We decline the invitation to create an analogous rule to rule 3.390(a) in Jimmy Ryce proceedings.2 Such proceedings are more like those types of cases, such as capital cases and civil cases, where the finder of fact determines not only fault (whether it be criminal guilt or civil liability), but also the penalty to be paid or recovery to be awarded for such fault. Rule 3.390(a) has no application in death penalty cases or civil cases for the very reason that the jury is charged in such proceedings with determining fault and the resulting penalty. Accordingly, because Jimmy Ryce proceedings are more analogous to the types of proceedings which are not governed by rule 3.390 (i.e., capital cases and civil cases) than it is to the types of proceedings which are so governed (i.e., criminal cases where the death penalty cannot apply), there is no reason to impose a rule in Jimmy Ryce proceedings like rule 3.390. We find no error, fundamental3 or otherwise, in telling a jury the consequences of their verdict in a Jimmy Ryce Act case.

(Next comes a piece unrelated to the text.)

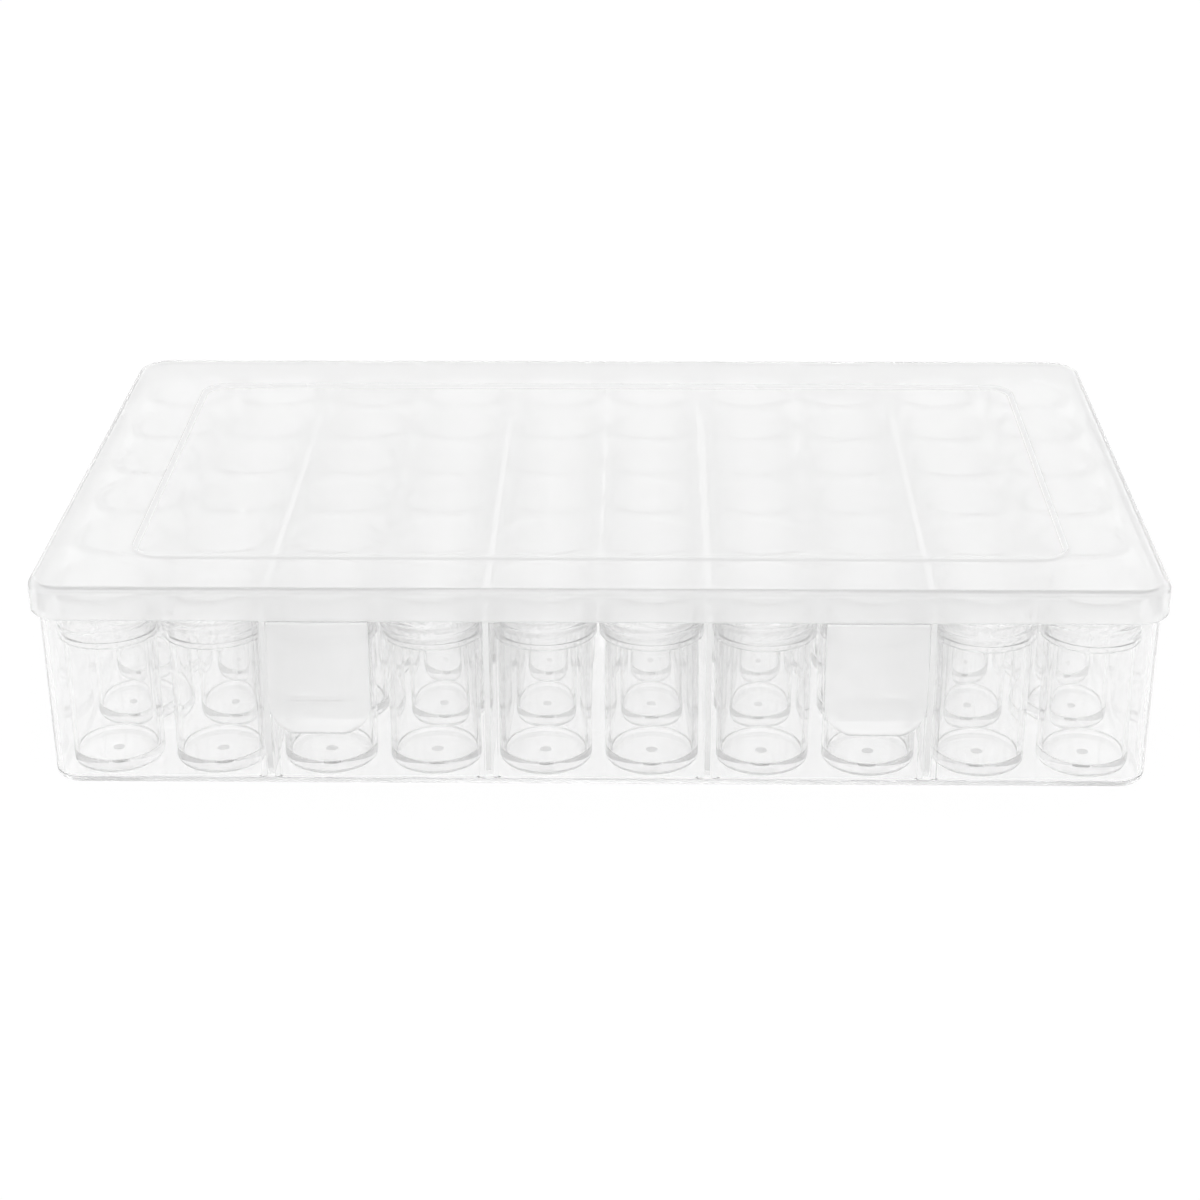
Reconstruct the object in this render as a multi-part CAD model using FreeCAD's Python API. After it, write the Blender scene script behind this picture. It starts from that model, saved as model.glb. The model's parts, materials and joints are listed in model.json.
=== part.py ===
import FreeCAD, Part
import math
import os

from FreeCAD import Vector

# Clear bead storage organizer: a hinged case with 60 screw-top jars in 5 bays.
# Millimetres, +Z up. The origin is the middle of the case's underside, the front is -Y
# and +X is to the right of someone facing the front.

# Jar grid
bays = 5
jars_per_bay = 2
rows = 6

# Screw cap
cap_diameter = 26.2
cap_height = 13.2
cap_top_thickness = 1.3
cap_wall = 1.15
cap_edge_chamfer = 0.6
cap_panel_recess = 0.35
cap_panel_margin = 2.4

# Jar
jar_body_diameter = 23.4
jar_height = 47.0
jar_wall = 1.5
jar_floor = 2.2
jar_heel_chamfer = 1.4
jar_inner_floor_chamfer = 1.0
jar_neck_step = 0.5
jar_shoulder_above_cap_rim = 1.1
jar_liner_gap = 0.3
jar_gate_radius = 1.5
jar_gate_depth = 0.5

# Gaps that let the jars be lifted out
cap_to_cap_gap = 0.5
cap_to_divider_gap = 0.3
cap_row_gap = 1.35
cap_to_wall_gap = 0.6
cap_to_lid_gap = 2.3

# Dividers and the ribs that hold them
divider_thickness = 1.4
divider_slot_gap = 0.4
divider_end_gap = 0.3
divider_below_cap_top = 0.4
divider_top_round = 6.0
divider_foot_chamfer = 2.6
slot_rib_thickness = 1.3
slot_rib_reach = 2.4
slot_rib_below_rim = 4.0
slot_rib_lead_in = 1.6

# Case base
base_wall = 1.4
base_floor = 1.6
base_draft_deg = 0.8
base_corner_radius = 7.0
base_edge_round = 2.5
base_inner_edge_round = 1.1

# Lid
lid_thickness = 1.5
lid_skirt_thickness = 1.5
lid_skirt_drop = 8.7
lid_skirt_gap = 0.5
lid_rim_gap = 0.3
lid_edge_round = 2.0
lid_inner_edge_round = 0.8
lid_skirt_edge_round = 0.9
panel_margin = 22.5
panel_depth = 1.0
panel_slope = 0.9
panel_corner_radius = 7.0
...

According, the final judgment and order of commitment is AFFIRMED.


1.  The Florida law is apparently modeled after the Kansas law found constitutional in Hendricks. See Mari M. “Miki” Presley, Jimmy Ryce Involuntary Civil Commitment for Sexually Violent Predators' Treatment and Care Act; Replacing Criminal Justice with Civil Commitment, 26 Fla. St. U.L.Rev. 487 (1999).

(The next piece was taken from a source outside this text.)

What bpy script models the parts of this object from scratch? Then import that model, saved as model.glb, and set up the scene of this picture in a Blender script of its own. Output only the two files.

2.  We note that the Florida Supreme Court has exclusive rulemaking authority per Article V, Section II of the Florida Constitution. Although not explicitly stated, Appellant seems to argue that his due process rights are violated by not applying an analogous rule to involuntary civil commitment. As discussed herein, we reject this argument.

3.  We have recently noted that, “[a]n appellate court ‘should exercise its discretion under the doctrine of fundamental error very guardedly’ “ in a civil case. Yau v. IWDWarriors, Corp., 144 So.3d 557, 560 (Fla. 1st DCA 2014), quoting Sanford v. Rubin, 237 So.2d 134, 137 (Fla.1970).